The 2020 Ionic keeps you connected and safe with a full suite of technical and safety features. It has Android Auto and Apple CarPlay, so every aspect of your world, from contacts to text messages, is right at your fingertips. Hyundai’s “Blue Link” car service lets you start the car remotely, flash the horn and lights from a distance, and lock the car remotely – all from your smartphone. Safety features include forward collision avoidance assist with pedestrian detection, lane following assist, blind-spot collision avoidance assist, driver attention warning, and smart cruise control with a start-stop feature.

Like all Hyundai models, the Ioniq comes with a basic 5-year/60,000-mile warranty, a 10-year/100,000-mile powertrain warranty, and a 7-year/unlimited miles rust-through warranty. The 2020 Hyundai Ioniq improves its driving range over the 2019 model from 124 miles to 170 miles. Since this is an electric vehicle, they also throw in a warranty on the high-capacity lithium-ion polymer battery system, covering that for 10 years or 100,000 miles.

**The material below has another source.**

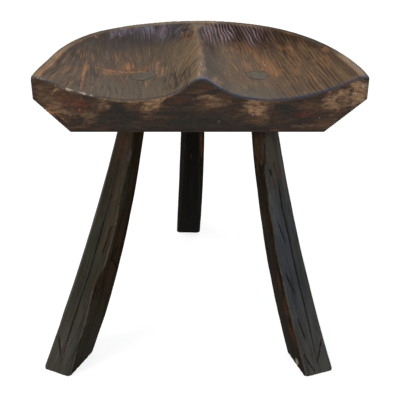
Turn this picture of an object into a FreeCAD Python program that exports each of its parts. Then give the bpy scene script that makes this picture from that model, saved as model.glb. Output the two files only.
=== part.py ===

The big concern with the Hyundai Ioniq

With all the Hyundai Ioniq has going for it, it might be easy to overlook a few flaws. That is, unless, one of those flaws is stopping power. According to Consumer Reports, the new hybrid has the worst braking performance it has seen in years. When they took it for a road test, they found that when braking from 60 miles per hour on dry surfaces, the Ioniq took 135 feet to come to a complete stop. It took 149 feet on wet surfaces. Despite this, they gave the Ioniq four out of five points in the braking category. 

The 2020 Hyundai Ioniq scored even lower in a few other categories. It received just a three out of five in acceleration, emergency handling, headlights, driving position, front-seat comfort, rear-seat comfort, rear access, interior fit and finish, and cargo area. It isn’t all bad news for the Ioniq, though. The reported highs included amazing fuel economy, advanced standard safety equipment, hatchback versatility, and available all-wheel drive.

The overall package of the Hyundai Ioniq

The Hyundai Ioniq is shown at AutoMobility LA on November 21, 2019 in Los Angeles, California
The Hyundai Ioniq | David McNew/Getty Images

The Ioniq’s overall Consumer Reports score of 69 is good but not great. This result is the combined scores from the road test, which they score 67 out of 100, the predicted reliability which was four out of five, and the predicted owner satisfaction which was also four out of five. Compare that to the Prius, which scored a total of 79, getting 75 out of 100 on the road test and five out of five in the other categories. 

Do the 2020 Hyundai Ioniq’s fuel economy and stylish features outweigh the sub-par braking? Only time will tell, and hopefully, Hyundai will take note of this flaw and correct it in future models.